Of course, the web makes the need to format well even more important. However, unlike print, where the natural tendency is to make everything long and unbroken, on the web the tendency is to clutter the page with as many options as possible. The goal for both types of media should be to present readers with a clean, thematically unified page with unified elements.

Formatting That Shortens the Story
Here are some formatting elements to consider online and in print:

  • Write headlines that instruct and inform. When I joined the staff of one magazine, our impressively educated editors tried to outdo one another with clever puns and literary references to the point that the headlines were unintelligible. They were writing for each other, not the readers. Every headline has to answer the question: why should I spend any time reading this? And remember to get keywords in there for the Google monster.
  • Tease the point of view with kickers. Just beneath the headline, there should be a couple of sentences that explain what they can expect to learn (also good for feeding Google). Most readers still haven’t decided whether to read the story after reading the headline. Use the kicker to hook them.
  • Tell a story with sub-heads (as I’ve done in this post). Every few paragraphs, there needs to be a sub-head to give the reader a visual break. Use those sub-heads to tell the story of the text in shorthand. They may be the only things that anyone reads all the way through.
  • Highlight your stars with call outs. Call outs (or pull quotes) are indispensable because they add a nice graphic element to the piece. It’s also a great way to sell your practitioners and subject matter experts to the audience by quoting them. But as with subheads, they need to tell a coherent story within the story.
  • Break up the text with bullet lists (like the one you’re reading). Okay, how many of you skimmed this post down to this bullet list before starting to read in earnest? Lists give the reader value without making them plod through the whole piece. Lead each bullet with a short, highlighted introductory sentence to pull the reader in. Use action verbs and make calls to action wherever possible.
  • Keep sidebars short and self-contained. Thought leadership needs to be long, but sidebars really do need to short, without exception-never longer than 500 words, but more like 200 or less. Sidebars should be self-contained. No one should have to read the main story to understand the sidebar.

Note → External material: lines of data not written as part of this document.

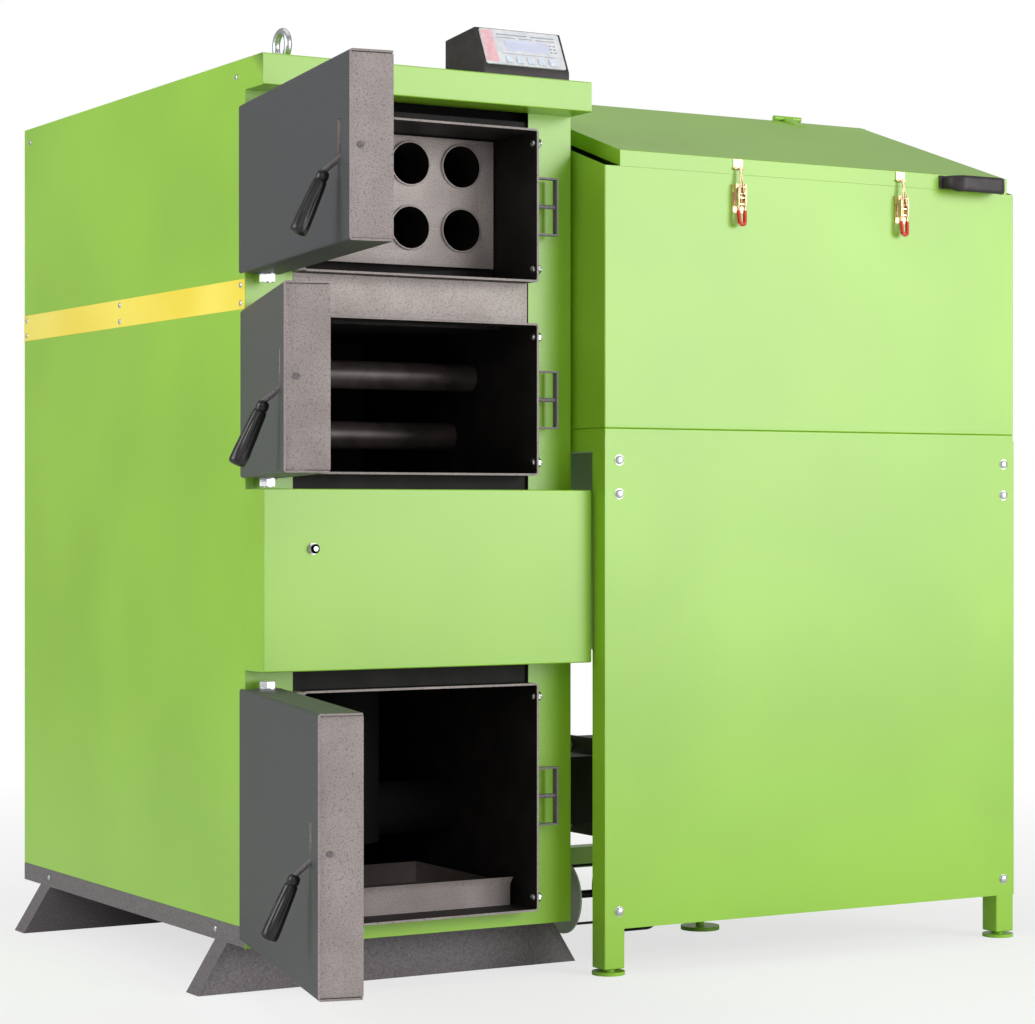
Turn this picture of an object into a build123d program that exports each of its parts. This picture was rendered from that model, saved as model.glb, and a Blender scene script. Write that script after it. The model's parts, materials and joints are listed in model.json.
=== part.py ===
from build123d import *
import os
from math import atan2, cos, degrees, radians, sin, tan

# Pellet boiler with its fuel hopper, in millimetres.
# Z is up and zero on the floor. X is zero on the boiler's middle line. Y points to the back,
# and Y is zero at the middle of the front foot, whose underside holds the origin.

# Boiler casing
casing_width = 760.0
casing_depth = 1233.0
casing_height = 1771.0
sheet = 1.5
plinth_height = 40.0
flange_width = 105.0
front_projection = 84.5
fascia_height = 63.0
stripe_low = 1272.0
stripe_height = 60.0
cover_low = 552.0
cover_height = 362.0
sill_height = 28.0

# Feet
foot_height = 103.0
foot_depth = 60.0
foot_flare = 64.0
foot_plate = 4.0
front_foot_setback = 85.0
rear_foot_setback = 166.0

# Steel body
body_side_gap = 70.0
body_front_gap = 8.0
body_back_gap = 83.0
body_low = 20.0
body_top_gap = 81.0
plate = 6.0
firebox_depth = 746.0
tube_sheet_setback = 131.0
tube_plate = 12.0
tube_plate_low = 1389.0
tube_plate_margin = 4.0
smoke_box_setback = 1000.0
throat_depth = 75.0
tube_outer = 95.0
tube_wall = 3.2
tube_pitch_x = 123.0
tube_pitch_z = 135.0
tube_low_z = 1468.0
tube_proud = 5.0
water_tube_outer = 60.3
water_tube_wall = 4.0
water_tube_places = [(240.0, 1160.0), (330.0, 1034.0)]
weld_gap = 0.3

# Door frames: height above the plinth's lower edge, and how far the door reaches past them
frame_width = 548.0
frame_wall = 4.5
frame_reach = 45.0
frame_radius = 8.0
door_names = ["upper", "middle", "lower"]
frame_lows = {"upper": 1349.0, "middle": 944.0, "lower": 32.5}
frame_heights = {"upper": 321.0, "middle": 319.0, "lower": 477.5}
door_laps_low = {"upper": 7.5, "middle": 8.5, "lower": 17.0}
door_lap_high = 6.5
open_angles = {"upper": 99.7, "middle": 109.0, "lower": 104.2}

# Door shell
door_steel = 4.0
door_width = 736.0
door_left = 6.0
door_flange_end = 4.0
fold_radius = 6.0
edge_inset = 4.0
edge_proud = 2.0
running_gap = 0.3
hinge_inset = 34.0
hinge_standoff = 33.0
hinge_bolt_radius = 10.0
hinge_fit = 0.05
hinge_corner_radius = 31.0
ear_radius = 17.0
ear_neck = 26.0
ear_thickness = 8.0
ear_inset = 2.0
nut_flats = 30.0
nut_height = 14.0
head_height = 12.5
washer_radius = 18.5
washer_thickness = 2.3
thread_end = 2.0

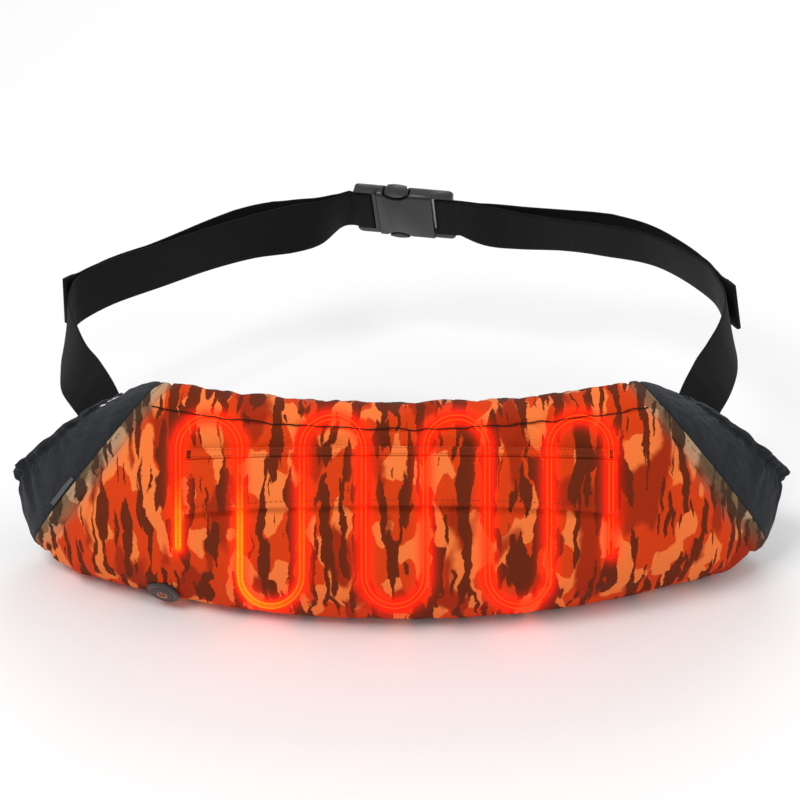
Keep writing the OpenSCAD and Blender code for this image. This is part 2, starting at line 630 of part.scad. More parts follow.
prong_pivot = [-17.8, 13.4];
module prong() {
    arm = 1.9;
    tip = [9, 16];
    rotate([90, 0, 0]) {
        translate([0, 0, -3.1]) linear_extrude(6.2) {
            translate(prong_pivot) circle(r = 2.2);
            translate(tip) circle(r = arm);
            polygon([prong_pivot + [0, -2.2], tip + [0, -arm], tip + [0, arm], prong_pivot + [0, 2.2]]);
            intersection() {
                translate([scoop_x, 5]) circle(r = 20.4);
                translate([-14, 14]) square([18.4, 14]);
            }
        }
        translate([0, 0, -4.9]) linear_extrude(9.8) intersection() {
            translate([scoop_x, 5]) circle(r = 20.4);
            translate([scoop_x, scoop_z]) circle(r = scoop_r - 2.4);
        }
    }
}
module upper_prong() color(BLACK) on_buckle() prong();
module lower_prong() color(BLACK) on_buckle() mirror([0, 0, 1]) prong();

// ---------- which node is drawn ----------
front_panel();
top_panel();
back_panel();
end_band(LEFT);  // left_end_band
end_band(RIGHT);  // right_end_band
front_insulation();
back_insulation();
hand_lining(-33, 33, 6, end = -0.47);  // hand_lining_front_left_end
hand_lining(-33, 33, 6, -0.47, 0);  // hand_lining_front_left
hand_lining(-33, 33, 6, 0, 0.47);  // hand_lining_front_right
hand_lining(-33, 33, 6, 0.47);  // hand_lining_front_right_end
hand_lining(33, 66, 3);  // hand_lining_front_upper
hand_lining(66, 114, 6);  // hand_lining_top
hand_lining(114, 147, 3);  // hand_lining_back_upper
hand_lining(147, 213, 6);  // hand_lining_back
hand_lining(213, 246, 3);  // hand_lining_back_lower
hand_lining(246, 294, 6);  // hand_lining_bottom
hand_lining(294, 327, 3, end = 0);  // hand_lining_front_lower_left
hand_lining(294, 327, 3, 0);  // hand_lining_front_lower_right
cuff_shell(LEFT);  // left_cuff_shell
cuff_lining(LEFT);  // left_cuff_lining
cuff_elastic(LEFT);  // left_cuff_elastic
cuff_shell(RIGHT);  // right_cuff_shell
cuff_lining(RIGHT);  // right_cuff_lining
cuff_elastic(RIGHT);  // right_cuff_elastic
cuff_label();
flap_welt();
pocket_flap();
pocket_bag();
zip_tape(1);  // zip_tape_upper
zip_tape(-1);  // zip_tape_lower
zip_teeth();
zip_stops();
zip_slider();
zip_pull();
heater_carrier();
heater_wire();
left_heater_tail();
right_heater_tail();
wiring_lead();
lead_grommet();
battery_case_front();
battery_case_back();
battery_cells();
battery_board();
battery_plug();
button_base();
button_bezel();
button_cap();
button_light_ring();
button_board();
button_switch();
color(BLACK) strap(left_stations);  // left_strap
color(BLACK) strap(right_stations);  // right_strap
strap_anchor(left_stations);  // left_strap_anchor
strap_anchor(right_stations);  // right_strap_anchor
buckle_socket();
buckle_clip();
upper_prong();
lower_prong();
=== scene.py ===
"""Heated hand muff on a waist belt: looks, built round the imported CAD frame. Metres, +Z up."""

import json
import math

import bpy
import bmesh
import numpy as np
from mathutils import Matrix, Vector
from mathutils.bvhtree import BVHTree


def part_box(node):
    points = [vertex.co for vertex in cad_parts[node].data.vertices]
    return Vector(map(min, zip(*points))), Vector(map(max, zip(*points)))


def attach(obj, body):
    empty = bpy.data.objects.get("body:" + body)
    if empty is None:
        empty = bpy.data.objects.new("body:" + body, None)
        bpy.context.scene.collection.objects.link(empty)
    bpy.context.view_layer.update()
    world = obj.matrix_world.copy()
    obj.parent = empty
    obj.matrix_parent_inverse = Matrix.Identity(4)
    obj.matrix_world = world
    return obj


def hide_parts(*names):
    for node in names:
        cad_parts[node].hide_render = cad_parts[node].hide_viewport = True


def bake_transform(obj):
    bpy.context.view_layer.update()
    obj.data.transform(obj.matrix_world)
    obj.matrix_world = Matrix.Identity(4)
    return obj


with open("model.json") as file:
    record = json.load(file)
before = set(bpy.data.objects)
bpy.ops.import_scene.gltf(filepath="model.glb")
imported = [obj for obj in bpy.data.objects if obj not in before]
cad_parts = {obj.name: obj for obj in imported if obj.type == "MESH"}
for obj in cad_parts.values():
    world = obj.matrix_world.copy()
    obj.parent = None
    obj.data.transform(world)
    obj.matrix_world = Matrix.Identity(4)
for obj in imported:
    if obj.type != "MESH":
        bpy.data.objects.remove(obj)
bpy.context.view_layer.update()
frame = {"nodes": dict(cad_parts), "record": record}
MM = 0.001

# ---------------------------------------------------------------- camera
VIEW_ELEVATION = math.radians(28.5)
VIEW_DISTANCE = 1.6
VIEW_TARGET = Vector((0, -0.020, -0.045))
view_back = Vector((0, -math.cos(VIEW_ELEVATION), math.sin(VIEW_ELEVATION)))
camera = bpy.data.objects.new("camera", bpy.data.cameras.new("camera"))
bpy.context.scene.collection.objects.link(camera)
camera.location = VIEW_TARGET + view_back * VIEW_DISTANCE
camera.rotation_euler = (-view_back).to_track_quat("-Z", "Y").to_euler()
camera.data.sensor_width = 36
camera.data.lens = 103
camera.data.shift_y = -0.021
bpy.context.scene.camera = camera
bpy.context.scene.view_settings.view_transform = "Standard"

# ---------------------------------------------------------------- the tube's surface, as in the CAD (mm)
CURVE_R, CURVE_Y = 420.0, 225.0
TOP_Z, BOTTOM_Z, HALF_THICK = 33.0, -120.0, 34.0
TOP_ANGLE, BOTTOM_ANGLE = 21.4, 34.5
POWER, STRAIGHT_T = 0.85, 0.85
END_TAPER, TOP_LIFT, BOTTOM_LIFT = 3.0, -1.0, 11.0
MID_ANGLE = (TOP_ANGLE + BOTTOM_ANGLE) / 2
FAN_ANGLE = (BOTTOM_ANGLE - TOP_ANGLE) / 2
PANEL_END = 0.95
TOP_SEAM, BACK_SEAM, BOTTOM_SEAM = 65.0, 120.0, -86.0
OPENING_MID = np.array([218.0, -121.0, -28.5])
OPENING_UP = np.array([-33.5, -12.0, 35.0])
OPENING_OUT = np.array([14.0, -17.5, 4.0])
FLAP_ANGLE, FLAP_LOW, WELT_LOW, WELT_HIGH = 17.2, 17.0, 43.5, 50.0
BUTTON_THETA, BUTTON_AT, BUTTON_HOLE_R = -20.1, -50.0, 8.9


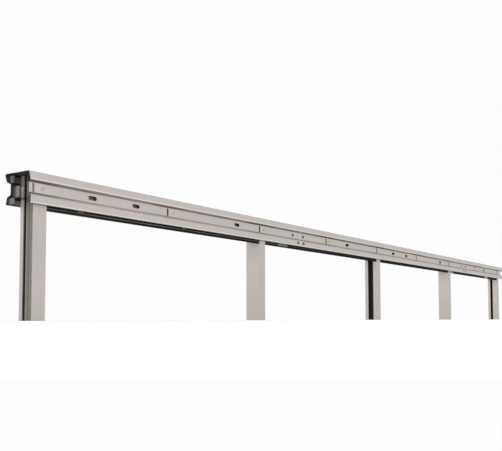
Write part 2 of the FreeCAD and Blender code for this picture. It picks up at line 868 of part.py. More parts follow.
def couplers():
    """Plugs of the bands' open ends: one in each rear band, and one in the front lower band."""
    upper = (size("coupler_high_low_z"), size("coupler_high_top_z"))
    lower = (size("coupler_low_low_z"), size("coupler_low_top_z"))
    rear = new_body("rear_band_couplers")
    coupler(rear, REAR, size("rear_coupler_start"), (24.5, 46.5), upper, "low")
    coupler(rear, REAR, size("rear_coupler_start"), (22.8, 51.3), lower, "high")
    front = new_body("front_band_coupler")
    coupler(front, FRONT, size("front_coupler_start"), (28.0, 50.8), lower, "high")


def end_tongue():
    """Upright plate in the middle of the open end, on a set-back wing from the rear web."""
    tongue = new_body("end_tongue")
    middle, heights = size("tongue_middle"), (size("tongue_low_z"), size("tongue_high_z"))
    front = size("first_slit_x") + size("tongue_start")
    back = front + size("tongue_plate")
    box_between(tongue, (front, back), (middle - size("tongue_half"), middle + size("tongue_half")), heights)
    wing = (size("tongue_wing_near"), size("web_out") - size("sheet") - 0.1)
    box_between(tongue, (back, back + size("tongue_plate")), wing, heights)


# ---------------------------------------------------------------- stops and trolleys

def stops():
    """Blocks in the track at both ends of each bay in use, each with a rubber bumper."""
    blocks = new_body("track_stops")
    bumpers = new_body("stop_bumpers")
    for bay in BAYS_IN_USE:
        left, right = bay_range(bay)
        for edge, way in ((left + 8.0, 1), (right - 8.0, -1)):
            inner = edge + size("stop_length") * way
            box_between(blocks, (edge, inner) if way > 0 else (inner, edge),
                        (-size("stop_half"), size("stop_half")), (size("stop_low_z"), size("stop_high_z")))
            sketch = new_sketch(bumpers, "YZ_Plane", inner)
            add_circle(sketch, (0.0, (size("stop_low_z") + size("stop_high_z")) / 2), size("bumper_radius"))
            pad(bumpers, sketch, size("bumper_length"), reverse=(way < 0))


def trolley_body(name, x):
    """Steel block with a neck down through the track's slot, two axle holes and the hanger's hole."""
    body = new_body(name)
    half_length, chamfer = size("trolley_length") / 2, size("trolley_chamfer")
    low, shoulder, high = size("trolley_low_z"), size("trolley_shoulder_z"), size("trolley_high_z")
    side = new_sketch(body, "XZ_Plane")
    add_polygon(side, [
        (x - half_length * 0.5, low), (x + half_length * 0.5, low), (x + half_length * 0.6, shoulder),
        (x + half_length, shoulder), (x + half_length, high - chamfer),
        (x + half_length - chamfer, high), (x - half_length + chamfer, high),
        (x - half_length, high - chamfer), (x - half_length, shoulder), (x - half_length * 0.6, shoulder),
    ])
    pad(body, side, size("trolley_half_width") * 2, symmetric=True)
    holes = new_sketch(body, "XZ_Plane")
    for way in (-1, 1):
        add_circle(holes, (x + size("axle_spacing") / 2 * way, wheel_centre_z()),
                   size("axle_radius") + 0.02)
    cut_through(body, holes, SHELL_REACH)
    bore = new_sketch(body, "XY_Plane", low - 1.0)
    add_circle(bore, (x, 0.0), size("hanger_radius") + 0.05)
    feature = body.newObject("PartDesign::Pocket", f"{name}_bore")
    feature.Profile = bore
    feature.Reversed = True
    feature.setExpression("Length", (size("hanger_high_z") + 1.5 - low).text)


def wheel_centre_z():
    return size("track_low_z") + size("track_sheet") + size("wheel_lift") + size("wheel_radius")


def turned(body, x, z, profile):
    """Turn a closed outline, given as (distance along Y, radius), about the line through x and z."""
    sketch = new_sketch(body, "YZ_Plane", x)
    add_polygon(sketch, [(y, z + radius) for y, radius in profile])
    spindle = Part.LineSegment(FreeCAD.Vector(-1, z.value, 0), FreeCAD.Vector(1, z.value, 0))
    axis = sketch.addGeometry(spindle, True)
    for which, place in ((1, -1.0), (2, 1.0)):
        pin_point(sketch, axis, which, (place, z))
    feature = body.newObject("PartDesign::Revolution", f"{body.Name}_turned")
    feature.Profile = sketch
    feature.ReferenceAxis = (sketch, ["Axis0"])
    feature.Angle = 360.0
    return feature


def axles(name, x):
    """Two axles with a small head at each end."""
    body = new_body(name)
    radius, head = size("axle_radius"), size("axle_head_radius")
    end = size("wheel_outer") + size("axle_clearance")
    tip = end + size("axle_head")
    for way in (-1, 1):
        turned(body, x + size("axle_spacing") / 2 * way, wheel_centre_z(), [
            (-tip, 0.0), (tip, 0.0), (tip, head), (end, head), (end, radius),
            (-end, radius), (-end, head), (-tip, head),
        ])


def wheel_pair(name, x):
    """The front and the rear wheel of one axle, each dished on both faces."""
    body = new_body(name)
    bore, rim, dish = size("wheel_bore_radius"), size("wheel_radius"), size("wheel_dish")
    inner, outer = size("wheel_inner"), size("wheel_outer")
    for side in (-1, 1):
        outline = [
            (inner, bore), (outer, bore), (outer, bore + 3.0), (outer - dish, bore + 3.6),
            (outer - dish, rim - 2.6), (outer, rim - 2.0), (outer, rim - 0.6), (outer - 0.6, rim),
            (inner + 0.6, rim), (inner, rim - 0.6), (inner, rim - 2.0), (inner + dish, rim - 2.6),
            (inner + dish, bore + 3.6), (inner, bore + 3.0),
        ]
        turned(body, x, wheel_centre_z(), [(y * side, radius) for y, radius in outline])


def hanger(name, x):
    """Threaded stud under the trolley, with its lock nut and washer."""
    body = new_body(name)
    stud = new_sketch(body, "XY_Plane", size("hanger_low_z"))
    add_circle(stud, (x, 0.0), size("hanger_radius"))
    pad(body, stud, size("hanger_high_z") - size("hanger_low_z"))
    nut_high = size("hanger_nut_high_z")
    nut_low = nut_high - size("hanger_nut_height")
    nut = new_sketch(body, "XY_Plane", nut_low)
    add_hexagon(nut, (x, 0.0), size("hanger_nut_radius") * 1.1547)
    pad(body, nut, size("hanger_nut_height"))
    washer = new_sketch(body, "XY_Plane", nut_high)
    add_circle(washer, (x, 0.0), size("washer_radius"))
    pad(body, washer, size("washer_height"))


def trolleys():
    for number, place in enumerate(TROLLEY_PITCHES, start=1):
        x = along(place)
        trolley_body(f"trolley_{number}_body", x)
        axles(f"trolley_{number}_axles", x)
        wheel_pair(f"trolley_{number}_wheels_left", x - size("axle_spacing") / 2)
        wheel_pair(f"trolley_{number}_wheels_right", x + size("axle_spacing") / 2)
        hanger(f"trolley_{number}_hanger", x)


# ---------------------------------------------------------------- check and write

def check_document():
    for item in doc.Objects:
        faults = [state for state in item.State if state in ("Invalid", "Error")]
        if faults:
            raise RuntimeError(f"{item.Name}: {faults} {item.getStatusString()}")
    for body in parts:
        if body.Shape.isNull() or not body.Shape.isValid() or not body.Shape.Solids:
            raise RuntimeError(f"{body.Label}: bad shape")


def write_parts():
    os.makedirs("parts", exist_ok=True)
    for body in parts:
        body.Shape.exportStep(f"parts/{body.Label}.step")
        box = body.Shape.BoundBox
        reach = [f"{low:9.1f} {high:8.1f}" for low, high in (
            (box.XMin, box.XMax), (box.YMin, box.YMax), (box.ZMin, box.ZMax))]
        solids, volume = len(body.Shape.Solids), body.Shape.Volume
        print(f"{body.Label:26s} solids {solids:2d}  volume {volume:11.0f}", *reach)


make_sheet()
shells()
fixing_screws()
splices()
posts()
tracks()
yokes()
track_screws()
saddles()
seals()
seal_clips()
couplers()
end_tongue()
stops()
trolleys()
doc.recompute()
check_document()
write_parts()
print(len(parts), "nodes")
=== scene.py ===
"""Looks, light and camera for the sliding-door header. Lengths here are metres."""
import bpy
import math
from mathutils import Matrix, Vector

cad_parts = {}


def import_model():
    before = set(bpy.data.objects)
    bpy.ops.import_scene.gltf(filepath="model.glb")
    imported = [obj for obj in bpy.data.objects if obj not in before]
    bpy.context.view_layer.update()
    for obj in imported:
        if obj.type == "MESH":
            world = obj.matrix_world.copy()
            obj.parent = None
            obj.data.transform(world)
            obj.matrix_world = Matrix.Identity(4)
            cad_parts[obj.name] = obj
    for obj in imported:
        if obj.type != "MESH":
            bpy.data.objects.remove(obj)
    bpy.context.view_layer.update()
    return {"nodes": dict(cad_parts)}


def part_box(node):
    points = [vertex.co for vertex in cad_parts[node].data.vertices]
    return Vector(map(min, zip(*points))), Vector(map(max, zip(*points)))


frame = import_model()

# ---------------------------------------------------------------- places on the part

# an upright stands just right of every second slit, so the five of them span eight pitches
FIRST_POST_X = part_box("post_1_front_stud")[0].x
LAST_POST_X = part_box("post_5_front_stud")[0].x
PITCH = (LAST_POST_X - FIRST_POST_X) / 8
FIRST_SLIT_X = FIRST_POST_X - 0.003
AFTER_FIRST_POST_X = FIRST_POST_X + 0.1

# front joints, in pitches from the first slit
FRONT_JOINTS = (2.573, 6.573)

# heights of the shells' folds, and of the middle of the slits in their webs
SHELL_LOW, SHELL_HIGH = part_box("front_shell_middle")
LIP_Z = SHELL_LOW.z
LOWER_BAND_Z = LIP_Z + 0.026
WEB_LOW_Z = LIP_Z + 0.0356
WEB_HIGH_Z = LIP_Z + 0.0716
TOP_BAND_Z = LIP_Z + 0.0786
ROOF_Z = SHELL_HIGH.z - 0.001
SLIT_Z = (WEB_LOW_Z + WEB_HIGH_Z) / 2
LIP_MARGIN = 0.0002

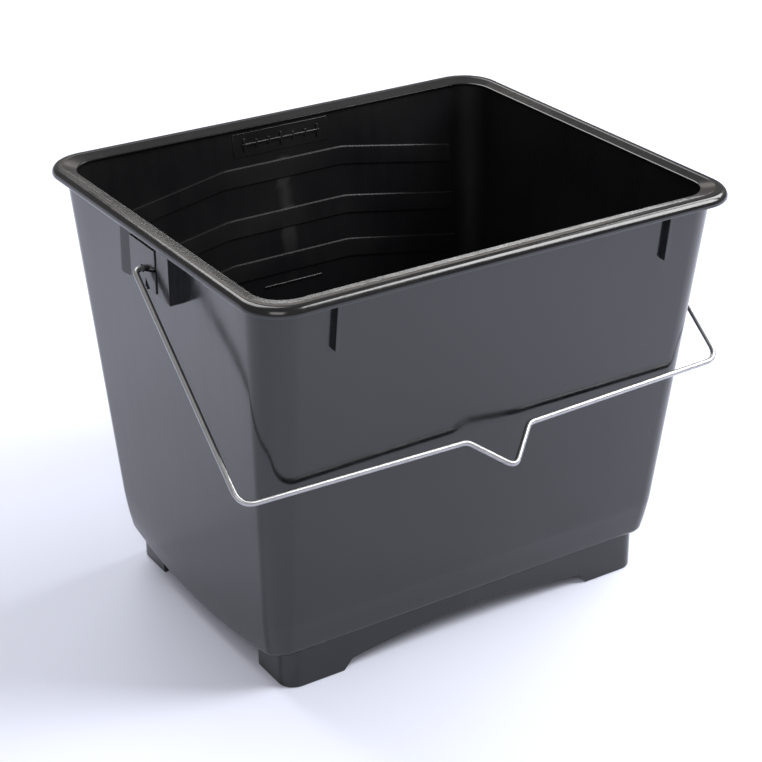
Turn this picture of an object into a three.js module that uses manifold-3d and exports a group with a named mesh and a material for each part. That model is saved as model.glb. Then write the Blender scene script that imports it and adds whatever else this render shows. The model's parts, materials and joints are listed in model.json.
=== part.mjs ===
// Rectangular moulded bucket with a wire bail handle.
// Millimetres, +Z up. The origin is on the ground under the middle of the bucket,
// +X runs along its long sides and +Y from the front wall to the back wall.
// The bail is at rest against the front wall and turns about the X axis through its pivots.

import * as THREE from 'three';
import { mergeVertices } from 'three/addons/utils/BufferGeometryUtils.js';
import Module from 'manifold-3d';

const wasm = await Module();
wasm.setup();

// ---- driving dimensions ------------------------------------------------------------------

const HEIGHT = 169;
const WALL = 2.1;
const FLOOR_LEVEL = 17.3;       // where the outer walls end at the front and the back
const WALL_TOP = 165.2;         // underside of the rim

const BASE = { halfLength: 88.8, halfWidth: 63.0, corner: 7.5 };    // outer wall at FLOOR_LEVEL
const TOP = { halfLength: 98.6, halfWidth: 82.0, corner: 15.0 };    // outer wall at WALL_TOP

const RIM = { halfLength: 102.5, halfWidth: 88.0, corner: 17.3, plate: 2.0, lip: 1.8, depth: 3.8 };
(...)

The Formatting Should Tell Its Own Story
Before sending your next whitepaper to the copy editor, check your work by reading just the formatting around the story. It should tell a story, offer facts and statistics, and outline calls to action. In other words, the formatting should offer some of the same value to readers that they would get if they actually sat down and read the piece from beginning to end. It should offer so many points of entry to the main story that skimmers go back to the beginning and become readers.

We can’t expect people to read all that we write in B2B. But we have to impart a sense of value with everything we do. That’s why formatting is so important. Don’t let the skimmers turn the page without giving them something to remember you by.